## DATA EXCERPT:
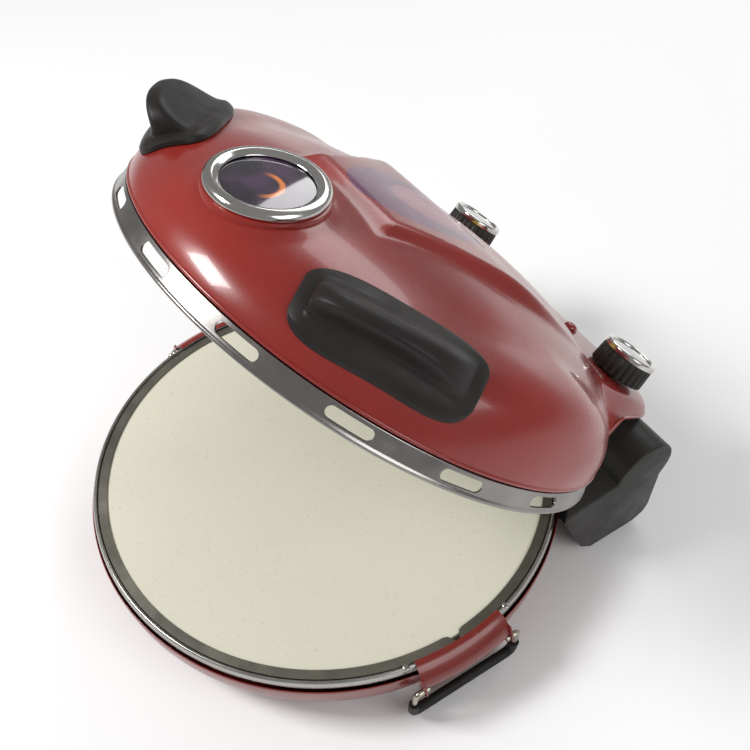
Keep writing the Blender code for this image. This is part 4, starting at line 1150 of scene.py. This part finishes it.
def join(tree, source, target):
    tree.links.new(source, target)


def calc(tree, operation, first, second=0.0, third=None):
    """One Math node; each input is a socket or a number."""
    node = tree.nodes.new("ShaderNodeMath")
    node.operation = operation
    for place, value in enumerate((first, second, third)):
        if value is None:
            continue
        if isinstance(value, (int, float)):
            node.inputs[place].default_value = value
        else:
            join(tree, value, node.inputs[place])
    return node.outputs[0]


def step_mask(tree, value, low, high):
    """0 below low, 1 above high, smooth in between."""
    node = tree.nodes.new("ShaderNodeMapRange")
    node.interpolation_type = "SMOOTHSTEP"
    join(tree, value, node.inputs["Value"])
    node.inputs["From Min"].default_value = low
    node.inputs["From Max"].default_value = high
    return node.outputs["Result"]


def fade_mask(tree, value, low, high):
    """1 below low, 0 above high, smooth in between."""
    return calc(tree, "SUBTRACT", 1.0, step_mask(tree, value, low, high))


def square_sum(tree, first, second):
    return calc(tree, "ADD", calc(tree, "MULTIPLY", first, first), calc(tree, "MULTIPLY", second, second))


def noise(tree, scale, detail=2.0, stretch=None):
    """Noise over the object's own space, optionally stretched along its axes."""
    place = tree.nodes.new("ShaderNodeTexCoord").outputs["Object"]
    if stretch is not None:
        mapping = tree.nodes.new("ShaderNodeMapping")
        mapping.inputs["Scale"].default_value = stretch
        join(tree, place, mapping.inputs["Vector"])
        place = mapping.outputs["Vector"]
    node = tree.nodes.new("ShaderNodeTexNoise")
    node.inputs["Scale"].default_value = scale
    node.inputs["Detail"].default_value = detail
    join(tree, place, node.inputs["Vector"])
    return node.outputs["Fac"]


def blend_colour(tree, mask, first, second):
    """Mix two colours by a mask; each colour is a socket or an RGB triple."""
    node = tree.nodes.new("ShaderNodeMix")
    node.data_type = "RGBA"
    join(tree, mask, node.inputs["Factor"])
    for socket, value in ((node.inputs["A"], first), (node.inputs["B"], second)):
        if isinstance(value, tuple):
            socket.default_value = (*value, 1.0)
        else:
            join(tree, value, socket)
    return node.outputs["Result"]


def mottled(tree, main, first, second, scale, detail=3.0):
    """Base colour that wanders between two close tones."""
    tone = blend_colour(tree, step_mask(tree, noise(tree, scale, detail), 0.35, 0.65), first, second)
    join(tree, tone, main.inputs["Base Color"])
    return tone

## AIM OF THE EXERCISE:
Copy every line verbatim.

## FINISHED EXERCISE:
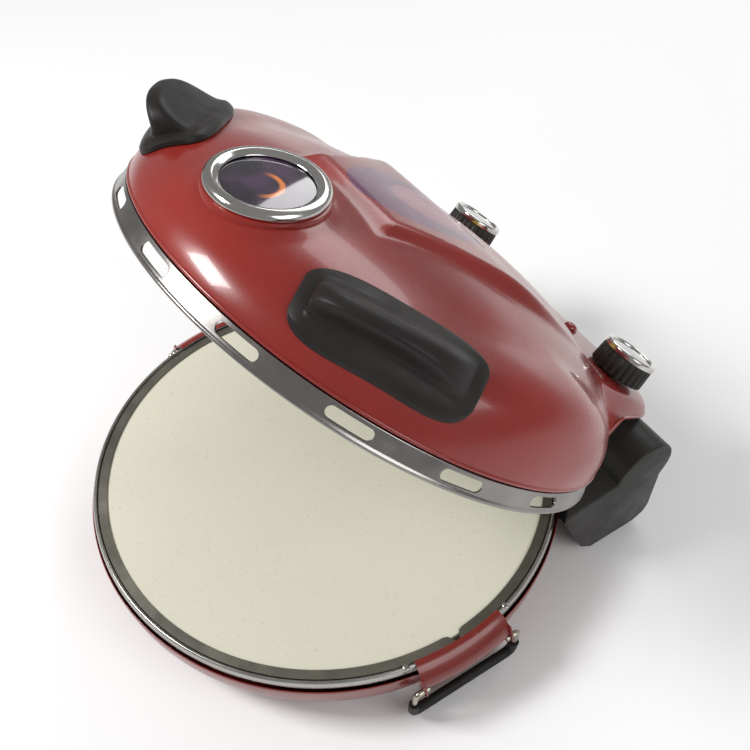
Keep writing the Blender code for this image. This is part 4, starting at line 1150 of scene.py. This part finishes it.
def join(tree, source, target):
    tree.links.new(source, target)


def calc(tree, operation, first, second=0.0, third=None):
    """One Math node; each input is a socket or a number."""
    node = tree.nodes.new("ShaderNodeMath")
    node.operation = operation
    for place, value in enumerate((first, second, third)):
        if value is None:
            continue
        if isinstance(value, (int, float)):
            node.inputs[place].default_value = value
        else:
            join(tree, value, node.inputs[place])
    return node.outputs[0]


def step_mask(tree, value, low, high):
    """0 below low, 1 above high, smooth in between."""
    node = tree.nodes.new("ShaderNodeMapRange")
    node.interpolation_type = "SMOOTHSTEP"
    join(tree, value, node.inputs["Value"])
    node.inputs["From Min"].default_value = low
    node.inputs["From Max"].default_value = high
    return node.outputs["Result"]


def fade_mask(tree, value, low, high):
    """1 below low, 0 above high, smooth in between."""
    return calc(tree, "SUBTRACT", 1.0, step_mask(tree, value, low, high))


def square_sum(tree, first, second):
    return calc(tree, "ADD", calc(tree, "MULTIPLY", first, first), calc(tree, "MULTIPLY", second, second))


def noise(tree, scale, detail=2.0, stretch=None):
    """Noise over the object's own space, optionally stretched along its axes."""
    place = tree.nodes.new("ShaderNodeTexCoord").outputs["Object"]
    if stretch is not None:
        mapping = tree.nodes.new("ShaderNodeMapping")
        mapping.inputs["Scale"].default_value = stretch
        join(tree, place, mapping.inputs["Vector"])
        place = mapping.outputs["Vector"]
    node = tree.nodes.new("ShaderNodeTexNoise")
    node.inputs["Scale"].default_value = scale
    node.inputs["Detail"].default_value = detail
    join(tree, place, node.inputs["Vector"])
    return node.outputs["Fac"]


def blend_colour(tree, mask, first, second):
    """Mix two colours by a mask; each colour is a socket or an RGB triple."""
    node = tree.nodes.new("ShaderNodeMix")
    node.data_type = "RGBA"
    join(tree, mask, node.inputs["Factor"])
    for socket, value in ((node.inputs["A"], first), (node.inputs["B"], second)):
        if isinstance(value, tuple):
            socket.default_value = (*value, 1.0)
        else:
            join(tree, value, socket)
    return node.outputs["Result"]


def mottled(tree, main, first, second, scale, detail=3.0):
    """Base colour that wanders between two close tones."""
    tone = blend_colour(tree, step_mask(tree, noise(tree, scale, detail), 0.35, 0.65), first, second)
    join(tree, tone, main.inputs["Base Color"])
    return tone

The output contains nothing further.